In the 1930’s Walter Benjamin argued that the rise of fascism was interrelated to the mass mechanical reproduction of art, insofar that the mechanical reproduction of art stripped the “aura” from art that hitherto resided in the cosmic relationship between the artist and patron (Benjamin 218, 221). When you severe the relationship between artist and patron — henceforth replacing it with a relationship between patron and machine — you have accepted that the aesthetic order can be contentless, formulaic and purely functional. Fascism, in response to the loss of the dynamic richness of the aesthetic order, created the “politics of the aesthetic” (Benjamin 241) and replaced rational discourse with an impulsive and brute emotive style of governance.
So it could be that such-and-such is the case, that fascism responded to the presuppositions of the enlightenment that divided the world — with judgement in hand — between the rational and irrational; the knowable and unknowable; the speakable and the mystical — ahem, the pure reason and the unsaid trace of non-pure reason. This is what Foucault means when he said that man ‘invented himself’ (Foucault 42), insofar that man came to the enlightened realization that he does not need God to define the terms of engagement to Truth, nor metaphysics. Aesthetic conduits of epistemology are invalid — beauty is for beauty itself and beauty is not a path to knowledge and understanding.
Fascism responded in force to the assumptions of modernity by forcing upon the world the irrational, the aesthetic and the mystical; to which it packaged into the ahistorical container of political ideology that has no predetermined notional prerequisite to what category of Truth/knowledge can fill the vacuum of the body politic under the dominating and subsisting pressures of social diremption and unrest. Alas, maybe Marx was right, insofar that in response to the oppressive character of capitalism the proletariat would feel angst and alienation; but wrong insofar as he only speculated the efficacy of his prescription that the proletariat would erect the nurturing communal state qua mother archetype (the aesthetic of the politic (Benjarmin 242)); while neglecting the potentiality of the strong-arm and rigid fascist state qua father archetype (the politics of the aesthetic (Benjamin 241)). In other words, if the industrialization of the modern world — as capitalism persists — creates a vacuous void that wholly and systematically drains the unsaid and mythical wonder of our aesthetic relation to the world; hence, negating the possibility of the unspeakable transcendental qualities that the sacred order; — that religion once held ownership over — which eventually lead to a society that buckles under the realness of the blessing/burden of self-invention — this is where fascism is born. The bifurcation of response to said buckling is to demand either the transformation of political deployment into the content of art (communism) or into the form of art (fascism). This process — dialectically so — subsumed the previous negations by advancing the negation of all rational discourse and forced the conditions where both the persecutor (master/fascist/communist dictator) and persecuted can only ask/respond within the disjointed and nonsensical arena of the mystical and the aesthetic.

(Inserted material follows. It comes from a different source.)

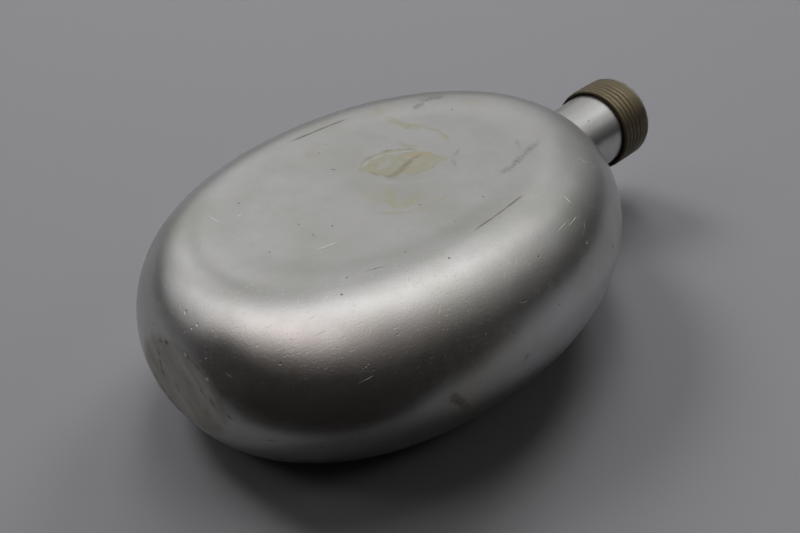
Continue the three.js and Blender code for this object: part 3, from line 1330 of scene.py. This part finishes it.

In this sense, Adorno’s original intuition is correct, as the door fascism (and communism) opened — that flung equally in both directions — was not the realization that we can never know the beauty of poetry after the horrid atrocities of the holocaust; but rather that fascism/communism introduced the allowance of the exploitation of the aesthetic as an instrument for the exploitation of man as an acceptable and adequate political modality. So when we return to the question of Trump and democracy, it needs to be understood that Trump’s unsaid calling card of “the medium is the message” (McLuhan 23), was engendered by fascisms process of shifting aesthetics into the category of politics and destroying (negating) the potentiality of the sacred and transcendental.
But, if I contest to argue that Trump won by reveling solely in democratic form (popular vote), while loathing the process of democratic content (an informed body politic), then this can stand in parallel to the concern of poetry after Auschwitz and argue that the only feasible response to asking if Democracy is possible after Trump, is by responding in-kind to his negation with a radical reclaiming of democracy in its most purest form. Will this bring back democracy — I don’t know. Will this help restore the ineffable character of art — I don’t know. Will this force a radical introspection of modernity as it comes to terms with mans most formidable beast — himself? I don’t know. But it may certainly be the case, that “if there is no god, it would be necessary to invent him.” (Voltaire) and maybe we will — vox populi, vox dei — restore the beauty of the divine and exhausstibly relinquish the possibility of fascism all together by returning to the drawing board of the enlightenment, once again.
Benjamin, W., & Arendt, H. (1969). Illuminations. Edited and With an Introd. by Hannah Arendt. Translated by Harry Zohn. New York, Schocken.
Foucault, M., & Rabinow, P. (1984). The Foucault reader. New York: Pantheon Books. What is the enlightenment?
McLuhan, M. (1964). Understanding media: The extensions of man. New York: McGraw-Hill.
L., & Lin, D. (2006). Tao te ching: Annotated & explained. Woodstock, VT: SkyLight Paths Pub.
Voltaire. (n.d.). Epitre à l’auteur du nouveau livre: “Des Trois Imposteurs” .. S.l.: S.n.
Wittgenstein, L., Russell, B., & Ogden, C. K. (1992). Tractacus logico-philosophicus. London: Routledge.
Žižek, S. (2012). Less than nothing: Hegel and the shadow of dialectical materialism. London: Verso.